Direct ERK1/2 inhibitors represent a more recent pharmacological innovation designed to overcome the limitations of upstream targeting. These compounds bind directly to ERK1/2 and block kinase activity through multiple mechanisms. ATP-competitive inhibitors such as ulixertinib (BVD-523), the most clinically advanced direct ERK inhibitor, ravoxertinib (GDC-0994), and LY3214996 occupy the ATP-binding pocket, preventing phosphate transfer to downstream substrates. Notably, some direct inhibitors including SCH772984 exhibit dual mechanisms, simultaneously blocking ERK catalytic activity and interfering with MEK-mediated phosphorylation. A crucial mechanistic distinction exists between these approaches: while MEK inhibitors abolish detectable phospho-ERK signal, direct ERK inhibitors may permit or even enhance ERK phosphorylation due to loss of negative feedback regulation, despite the kinase remaining catalytically inactive. Therefore, assessment of direct ERK inhibitor efficacy requires monitoring downstream substrate phosphorylation (e.g., p-RSK, p-ELK1) rather than phospho-ERK levels alone. This pharmacological property has significant implications for biomarker development and patient selection in clinical trials.

Recent advances in ERK1/2 inhibitor development have revealed important insights regarding compensatory signaling mechanisms and resistance. Research has demonstrated that selective ERK1/2 inhibition can induce compensatory activation of ERK5 (MAPK7), a related MAPK family member that promotes cancer cell survival and limits therapeutic efficacy, particularly in triple-negative breast cancer. This observation has catalyzed the development of dual-targeting strategies, exemplified by SKLB-D18, a first-in-class single-molecule inhibitor that simultaneously targets ERK1/2 and ERK5 by occupying their ATP-binding sites concurrently. Preclinical studies demonstrate that such dual inhibition achieves synergistic antiproliferative effects with combination index values below 0.2, substantially outperforming selective ERK1/2 inhibitors in overcoming drug resistance. These findings highlight the ERK1/2-ERK5 axis as an emerging therapeutic target and underscore the importance of considering pathway redundancy in inhibitor design.

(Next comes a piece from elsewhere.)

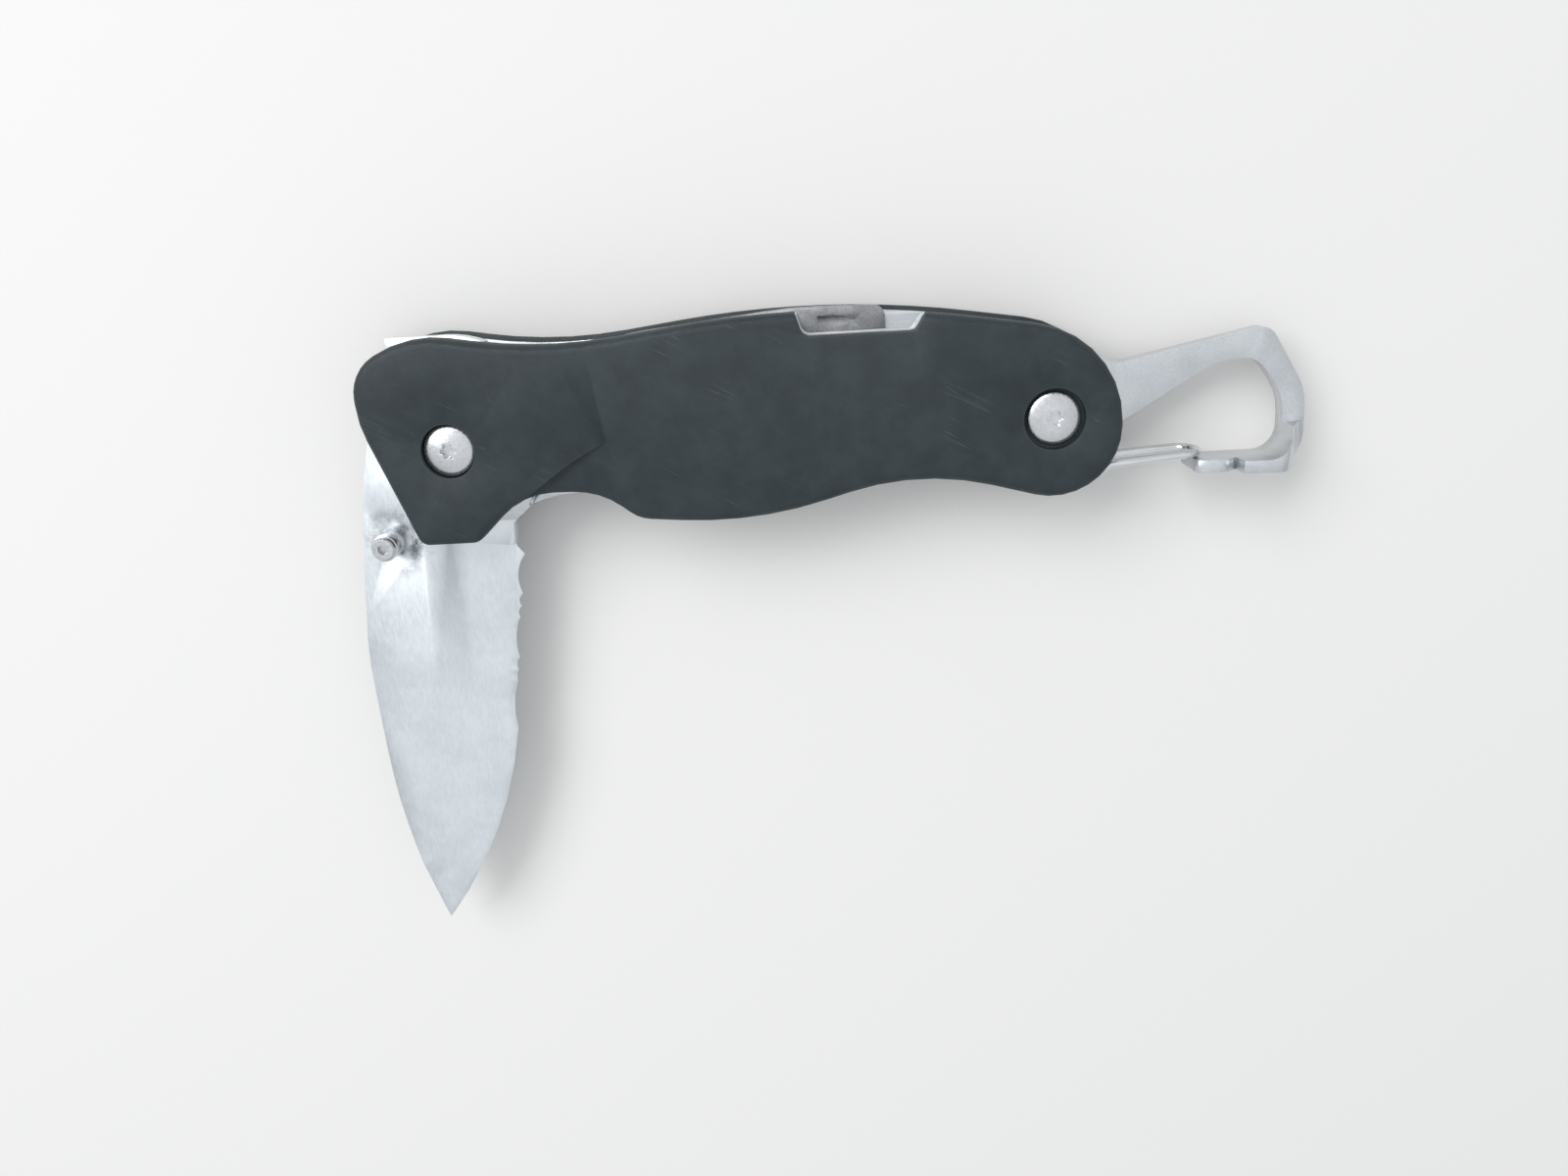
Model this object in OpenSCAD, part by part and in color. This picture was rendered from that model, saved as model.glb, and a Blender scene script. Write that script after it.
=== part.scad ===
// Folding pocket knife with a fixed carabiner hook, a sprung wire gate and a bottle opener.
// It lies on its far side with the blade half open: +X runs from the blade end to the hook,
// +Y to the spine and +Z up. The origin is halfway between the two pivots, on the resting face.

/* [Handle] */
// Distance between the front and the rear pivot
pivot_span = 79.5; // [77:0.5:92]
// Thickness of each moulded scale
scale_t = 2.8; // [2.6:0.1:3.6]
// Height of the spine above the pivot line
spine_h = 15.2; // [15:0.1:17]
// Depth of the belly below the pivot line
belly_d = 11.3; // [11:0.1:14]
// Depth of the waist behind the belly
waist_d = 7.2; // [6.8:0.1:8.5]
// Depth of the finger groove's edge below the pivot line
groove_d = 6.5; // [6:0.1:6.6]
// Depth of the flat foot under the front pivot
foot_d = 12.8; // [12:0.1:13]
// Reach of the nose ahead of the front pivot
nose_l = 11.65; // [11:0.05:11.7]
// Reach of the tail behind the rear pivot
tail_l = 8.9; // [8.8:0.1:11]
// Rounding of the scales' outer edges
edge_r = 1.2; // [0.6:0.1:1.4]
// Length of the spine notch that bares the driver's tip
notch_l = 14.4; // [12:0.1:16]
// Depth of the spine notch
notch_d = 3.1; // [2:0.1:4]
// Deepest cut of the thumb scoop beside the lock bar
scoop_d = 1.6; // [1:0.1:1.8]
// Length of the thumb scoop, from its wall to where it runs out
scoop_l = 13.5; // [11:0.1:15]

/* [Liners] */
// Thickness of the far liner
far_liner_t = 0.8; // [0.6:0.1:1.2]
// Thickness of the divider between the driver and the blade
divider_t = 0.6; // [0.5:0.1:1]
// Thickness of the near liner, which carries the lock bar
lock_liner_t = 1.1; // [0.9:0.1:1.4]
// How far the liners stay inside the scales' edge
liner_inset = 0.5; // [0.3:0.05:0.9]
// Reach of the lock liner below the scale in the finger groove
bar_proud = 0.45; // [0.2:0.05:0.6]
// Length of the lock bar from its tip to its root
bar_l = 33; // [26:0.5:38]
// Width of the slot that frees the lock bar
bar_slot = 0.3; // [0.2:0.05:0.6]
// Depth of the pocket above the lock bar, which is the bar's outward travel
bar_relief = 0.5; // [0.4:0.05:0.8]

/* [Blade] */
// Blade thickness
blade_t = 2.4; // [2:0.1:3]
// Height of the blade's spine above the pivot line, blade open
blade_spine = 13.6; // [12.6:0.1:13.8]
// Depth of the cutting edge below the pivot line, blade open
blade_edge = 7.5; // [7:0.1:7.8]
// Distance of the grind line above the pivot line
grind_line = 4.2; // [3:0.1:6]
// Radius of the curved front of the cutting edge
belly_r = 70; // [60:1:80]
// Thickness left at the cutting edge
edge_t = 0.3; // [0.2:0.05:0.6]
// Width of the polished bevel at the cutting edge
bevel_w = 0.9; // [0.5:0.1:1.4]
// Depth of the large serrations
tooth_d = 0.7; // [0.4:0.05:0.9]
// Radius of the rounded tang behind the pivot
tang_r = 14.7; // [14.2:0.1:15]
// Turn of the blade from fully open to its rest, half open
rest_turn = 84; // [80:1:90]

/* [Thumb stud] */
// Distance of the stud along the blade from the pivot
stud_u = 13.85; // [13.5:0.05:14.2]
// Distance of the stud towards the blade's spine
stud_v = 9.25; // [9:0.05:9.6]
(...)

The therapeutic application of ERK1/2 phosphorylation inhibitors extends beyond oncology into inflammatory and neurodegenerative diseases, though cancer remains the primary indication. In colorectal carcinoma models, COX-2 inhibitors such as the novel vicinal diaryl-substituted heterocycle VA1213 have demonstrated significant antitumor activity through suppression of ERK1/2 and AKT phosphorylation, inducing G0/G1 cell cycle arrest and caspase-3-dependent apoptosis. This example illustrates how targeting upstream signaling nodes can effectively modulate ERK activity in specific pathological contexts. For clinical practitioners and researchers, the selection between direct and indirect ERK inhibition strategies requires careful consideration of the biological context, resistance mechanisms, and appropriate biomarkers for monitoring therapeutic response.